[START]
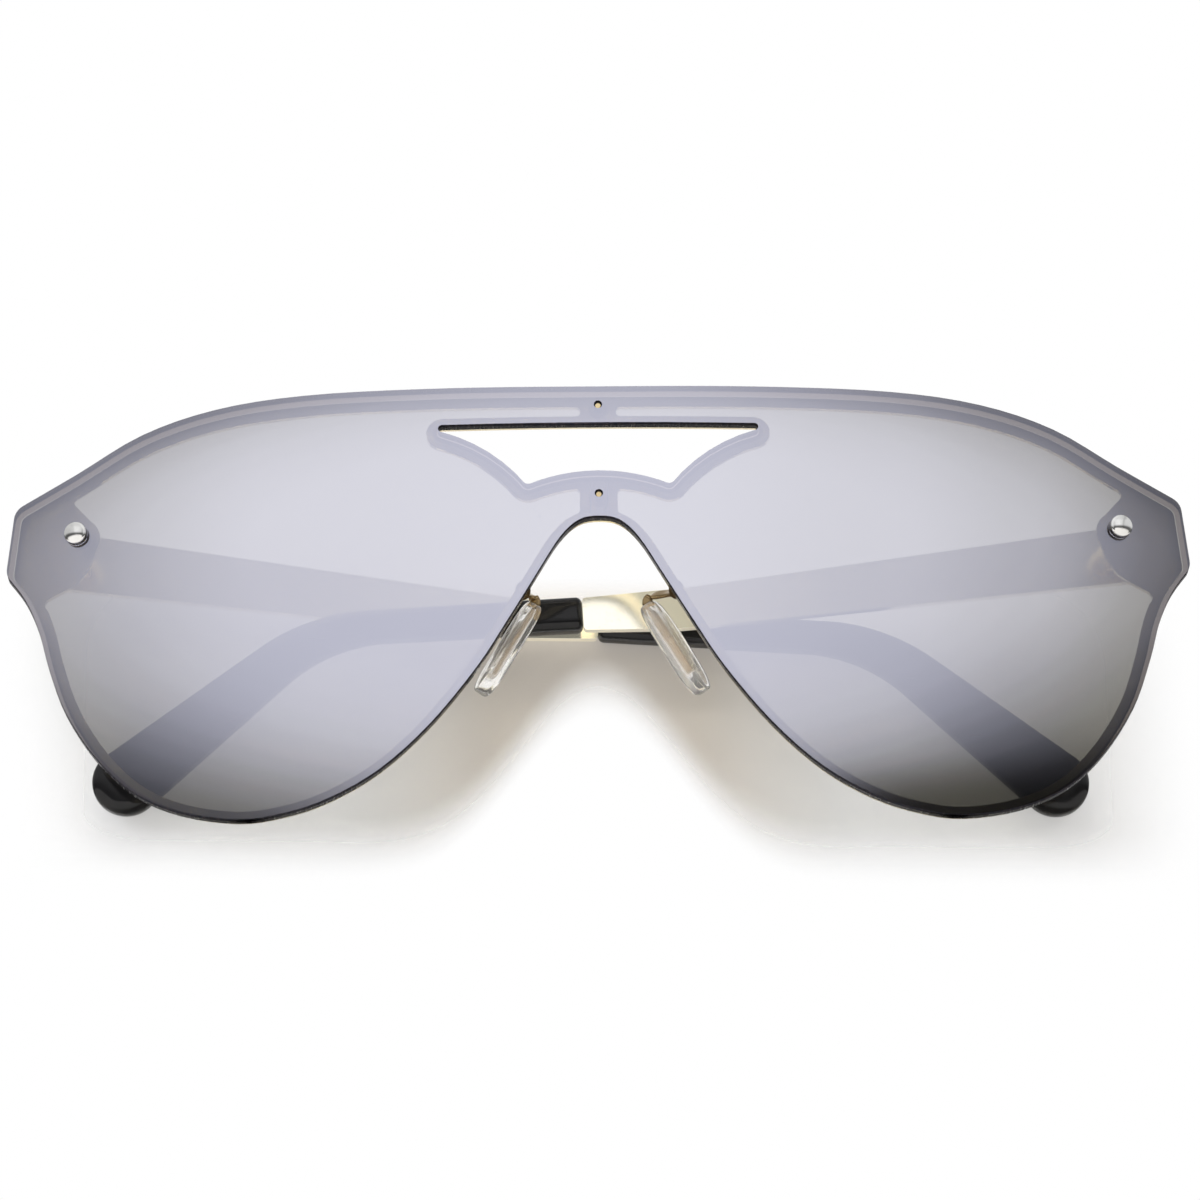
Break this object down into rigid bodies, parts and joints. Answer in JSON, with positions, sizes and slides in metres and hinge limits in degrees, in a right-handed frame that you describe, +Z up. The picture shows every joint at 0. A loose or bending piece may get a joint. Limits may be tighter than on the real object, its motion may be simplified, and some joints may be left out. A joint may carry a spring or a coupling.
{
  "type": "shield sunglasses",
  "caption": "Rimless mirrored shield sunglasses with a slanted brow window, a thin gold frame behind the lens, clear nose pads and folding metal temples with black bent tips.",
  "frame": {"origin": "on the plane that the feet of the lens's two lobes stand on, midway across the glasses and midway from the lens's front to the back of the folded temples", "axes": "+X to the viewer's right, along the lens; +Y from the lens back to the face; +Z up, as worn"},
  "size_m": [0.145, 0.024, 0.0543],
  "materials": {
    "lens": "mirror coated, half see-through",
    "frame_gold": "polished gold plating",
    "stud_chrome": "polished",
    "washer_steel": "plain",
    "nut_brass": "plain",
    "arm_gold": "gold plating, brown in the shade",
    "pad_clear": "clear and soft",
    "hinge_gold": "gold plating",
    "screw_steel": "plain",
    "bar_gold": "polished gold plating",
    "sleeve_black": "glossy moulded plastic"
  },
  "bodies": {
    "front": {"lens": "lens", "front_frame": "frame_gold", "centre_pin_upper": "nut_brass", "centre_pin_lower": "nut_brass", "stud_left": "stud_chrome", "stud_washer_left": "washer_steel", "stud_nut_left": "nut_brass", "pad_arm_left": "arm_gold", "nose_pad_left": "pad_clear", "front_hinge_left": "hinge_gold", "hinge_screw_left": "screw_steel", "stud_right": "stud_chrome", "stud_washer_right": "washer_steel", "stud_nut_right": "nut_brass", "pad_arm_right": "arm_gold", "nose_pad_right": "pad_clear", "front_hinge_right": "hinge_gold", "hinge_screw_right": "screw_steel"},
    "temple_left": {"temple_left": "bar_gold", "temple_tip_left": "sleeve_black", "temple_hinge_left": "hinge_gold"},
    "temple_right": {"temple_right": "bar_gold", "temple_tip_right": "sleeve_black", "temple_hinge_right": "hinge_gold"}
  },
  "joints": [
    {"name": "right_temple_fold", "type": "hinge", "parent": "front", "child": "temple_right", "pos_m": [0.0678, 0.00111, 0.03787], "axis": [0, 0, -1], "range_deg": [0, 93]},
    {"name": "left_temple_fold", "type": "hinge", "parent": "front", "child": "temple_left", "pos_m": [-0.0678, 0.00111, 0.03787], "axis": [0, 0, 1], "range_deg": [0, 90]}
  ]
}
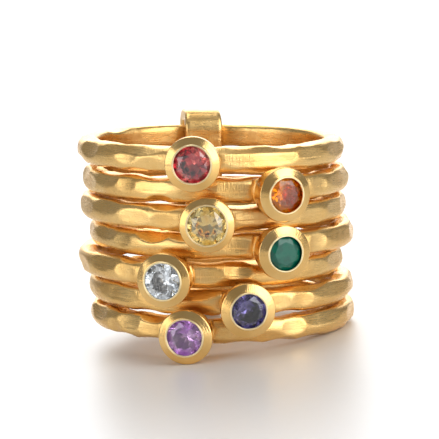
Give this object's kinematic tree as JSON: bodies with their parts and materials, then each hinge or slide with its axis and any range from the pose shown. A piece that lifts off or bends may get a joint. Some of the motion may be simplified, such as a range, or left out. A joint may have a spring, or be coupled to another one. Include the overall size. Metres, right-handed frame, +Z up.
[END]
Task objective - On how many lines does the word "materials" appear? Answer with only the number.

Worked answer - 2